▶ Items
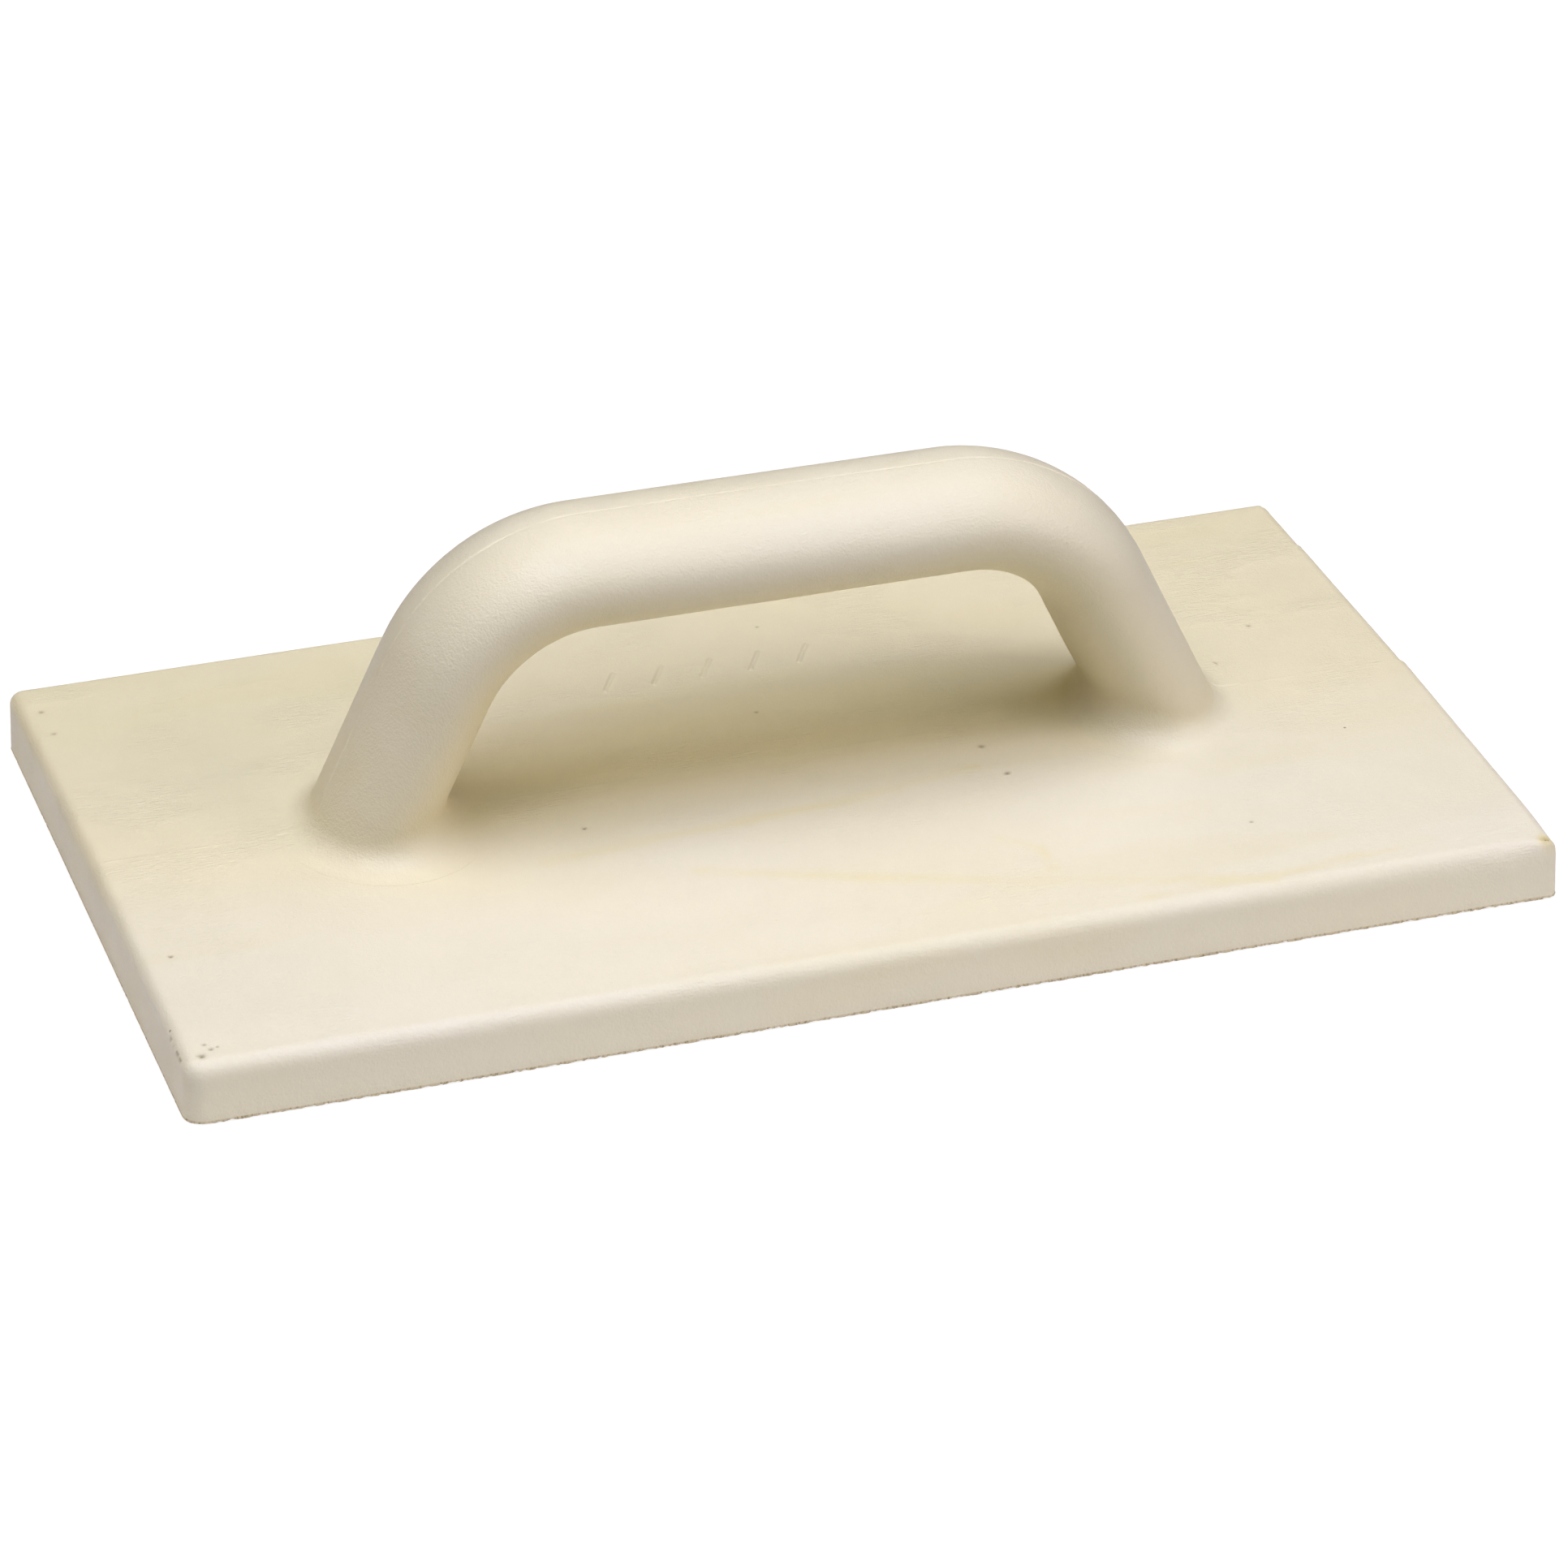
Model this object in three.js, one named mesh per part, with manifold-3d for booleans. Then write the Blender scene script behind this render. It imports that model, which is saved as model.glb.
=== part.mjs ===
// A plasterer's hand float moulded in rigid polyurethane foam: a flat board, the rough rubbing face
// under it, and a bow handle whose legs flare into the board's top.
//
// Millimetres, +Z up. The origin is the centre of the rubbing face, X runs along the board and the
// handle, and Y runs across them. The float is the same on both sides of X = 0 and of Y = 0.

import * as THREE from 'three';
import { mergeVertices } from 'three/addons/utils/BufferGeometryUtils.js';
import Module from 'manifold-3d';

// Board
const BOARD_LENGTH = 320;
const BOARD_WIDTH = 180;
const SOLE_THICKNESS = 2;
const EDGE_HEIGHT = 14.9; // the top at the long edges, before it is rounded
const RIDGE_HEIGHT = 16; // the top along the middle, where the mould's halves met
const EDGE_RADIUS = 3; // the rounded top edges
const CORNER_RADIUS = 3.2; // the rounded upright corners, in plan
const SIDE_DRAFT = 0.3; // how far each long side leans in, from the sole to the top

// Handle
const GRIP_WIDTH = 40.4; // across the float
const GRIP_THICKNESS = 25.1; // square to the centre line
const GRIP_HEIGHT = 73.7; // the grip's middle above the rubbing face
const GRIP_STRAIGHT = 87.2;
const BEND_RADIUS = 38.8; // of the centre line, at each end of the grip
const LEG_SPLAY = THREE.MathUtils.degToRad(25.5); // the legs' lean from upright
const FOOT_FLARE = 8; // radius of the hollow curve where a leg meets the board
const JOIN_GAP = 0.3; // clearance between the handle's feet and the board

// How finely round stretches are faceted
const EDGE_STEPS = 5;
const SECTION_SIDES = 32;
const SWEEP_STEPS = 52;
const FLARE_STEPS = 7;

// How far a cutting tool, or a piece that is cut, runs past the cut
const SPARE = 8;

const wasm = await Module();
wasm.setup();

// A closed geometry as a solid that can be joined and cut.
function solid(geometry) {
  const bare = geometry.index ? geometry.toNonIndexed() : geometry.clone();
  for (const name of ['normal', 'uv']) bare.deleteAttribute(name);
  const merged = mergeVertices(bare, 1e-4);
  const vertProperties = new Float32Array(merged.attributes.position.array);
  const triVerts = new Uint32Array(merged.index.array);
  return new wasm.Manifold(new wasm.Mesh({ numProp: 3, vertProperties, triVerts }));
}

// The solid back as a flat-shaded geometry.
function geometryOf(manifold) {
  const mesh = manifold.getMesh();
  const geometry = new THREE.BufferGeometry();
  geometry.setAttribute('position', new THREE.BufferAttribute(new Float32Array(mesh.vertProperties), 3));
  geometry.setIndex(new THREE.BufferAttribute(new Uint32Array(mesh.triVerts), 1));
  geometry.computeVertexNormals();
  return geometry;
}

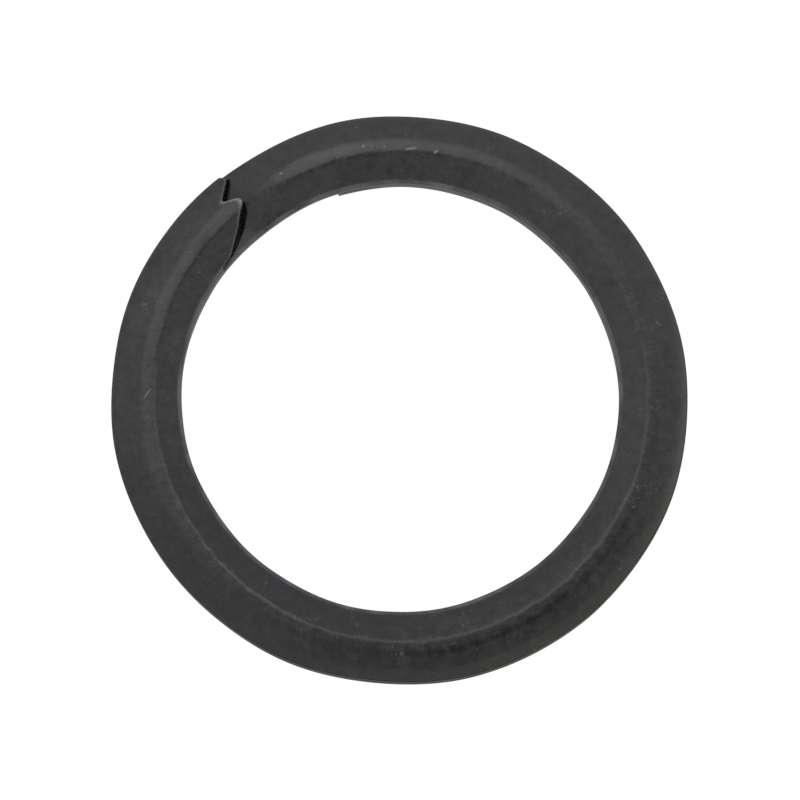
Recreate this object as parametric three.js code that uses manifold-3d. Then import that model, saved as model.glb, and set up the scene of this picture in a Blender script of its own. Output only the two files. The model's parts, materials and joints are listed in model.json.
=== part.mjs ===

▶ What needs to be done
All the entries above need to be reproduced exactly.

▶ Solution
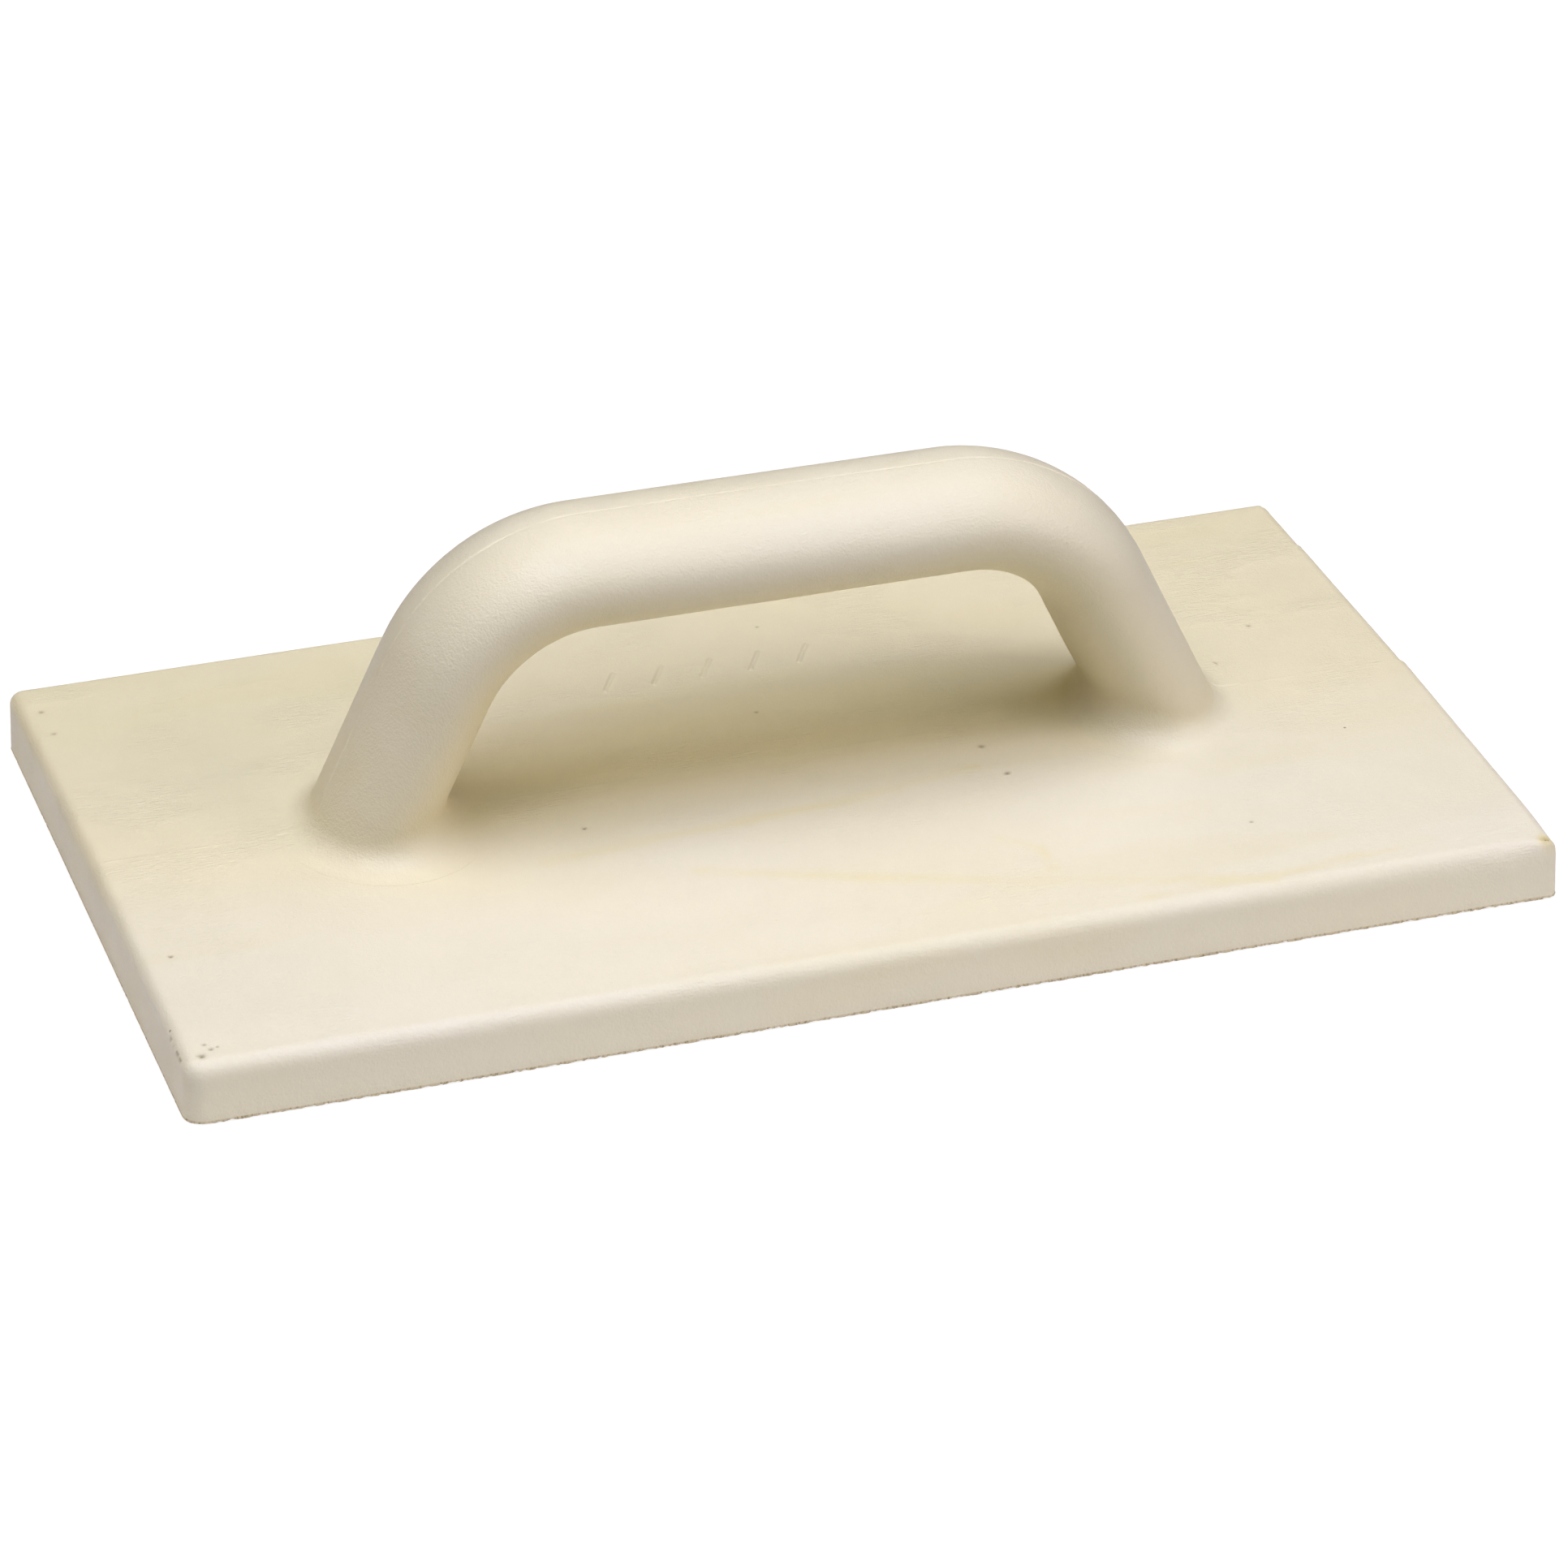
Model this object in three.js, one named mesh per part, with manifold-3d for booleans. Then write the Blender scene script behind this render. It imports that model, which is saved as model.glb.
=== part.mjs ===
// A plasterer's hand float moulded in rigid polyurethane foam: a flat board, the rough rubbing face
// under it, and a bow handle whose legs flare into the board's top.
//
// Millimetres, +Z up. The origin is the centre of the rubbing face, X runs along the board and the
// handle, and Y runs across them. The float is the same on both sides of X = 0 and of Y = 0.

import * as THREE from 'three';
import { mergeVertices } from 'three/addons/utils/BufferGeometryUtils.js';
import Module from 'manifold-3d';

// Board
const BOARD_LENGTH = 320;
const BOARD_WIDTH = 180;
const SOLE_THICKNESS = 2;
const EDGE_HEIGHT = 14.9; // the top at the long edges, before it is rounded
const RIDGE_HEIGHT = 16; // the top along the middle, where the mould's halves met
const EDGE_RADIUS = 3; // the rounded top edges
const CORNER_RADIUS = 3.2; // the rounded upright corners, in plan
const SIDE_DRAFT = 0.3; // how far each long side leans in, from the sole to the top

// Handle
const GRIP_WIDTH = 40.4; // across the float
const GRIP_THICKNESS = 25.1; // square to the centre line
const GRIP_HEIGHT = 73.7; // the grip's middle above the rubbing face
const GRIP_STRAIGHT = 87.2;
const BEND_RADIUS = 38.8; // of the centre line, at each end of the grip
const LEG_SPLAY = THREE.MathUtils.degToRad(25.5); // the legs' lean from upright
const FOOT_FLARE = 8; // radius of the hollow curve where a leg meets the board
const JOIN_GAP = 0.3; // clearance between the handle's feet and the board

// How finely round stretches are faceted
const EDGE_STEPS = 5;
const SECTION_SIDES = 32;
const SWEEP_STEPS = 52;
const FLARE_STEPS = 7;

// How far a cutting tool, or a piece that is cut, runs past the cut
const SPARE = 8;

const wasm = await Module();
wasm.setup();

// A closed geometry as a solid that can be joined and cut.
function solid(geometry) {
  const bare = geometry.index ? geometry.toNonIndexed() : geometry.clone();
  for (const name of ['normal', 'uv']) bare.deleteAttribute(name);
  const merged = mergeVertices(bare, 1e-4);
  const vertProperties = new Float32Array(merged.attributes.position.array);
  const triVerts = new Uint32Array(merged.index.array);
  return new wasm.Manifold(new wasm.Mesh({ numProp: 3, vertProperties, triVerts }));
}

// The solid back as a flat-shaded geometry.
function geometryOf(manifold) {
  const mesh = manifold.getMesh();
  const geometry = new THREE.BufferGeometry();
  geometry.setAttribute('position', new THREE.BufferAttribute(new Float32Array(mesh.vertProperties), 3));
  geometry.setIndex(new THREE.BufferAttribute(new Uint32Array(mesh.triVerts), 1));
  geometry.computeVertexNormals();
  return geometry;
}

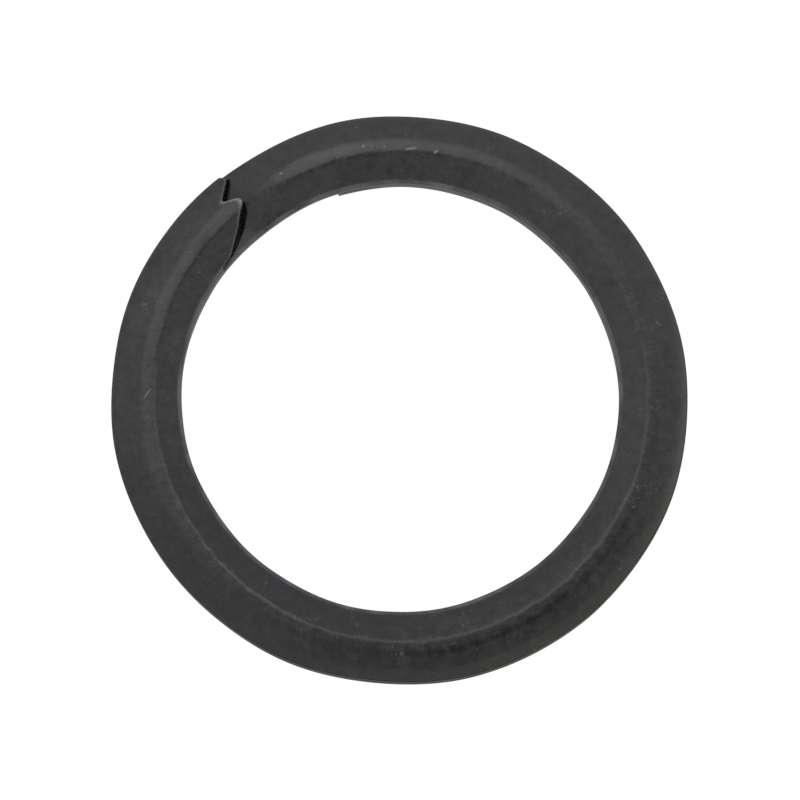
Recreate this object as parametric three.js code that uses manifold-3d. Then import that model, saved as model.glb, and set up the scene of this picture in a Blender script of its own. Output only the two files. The model's parts, materials and joints are listed in model.json.
=== part.mjs ===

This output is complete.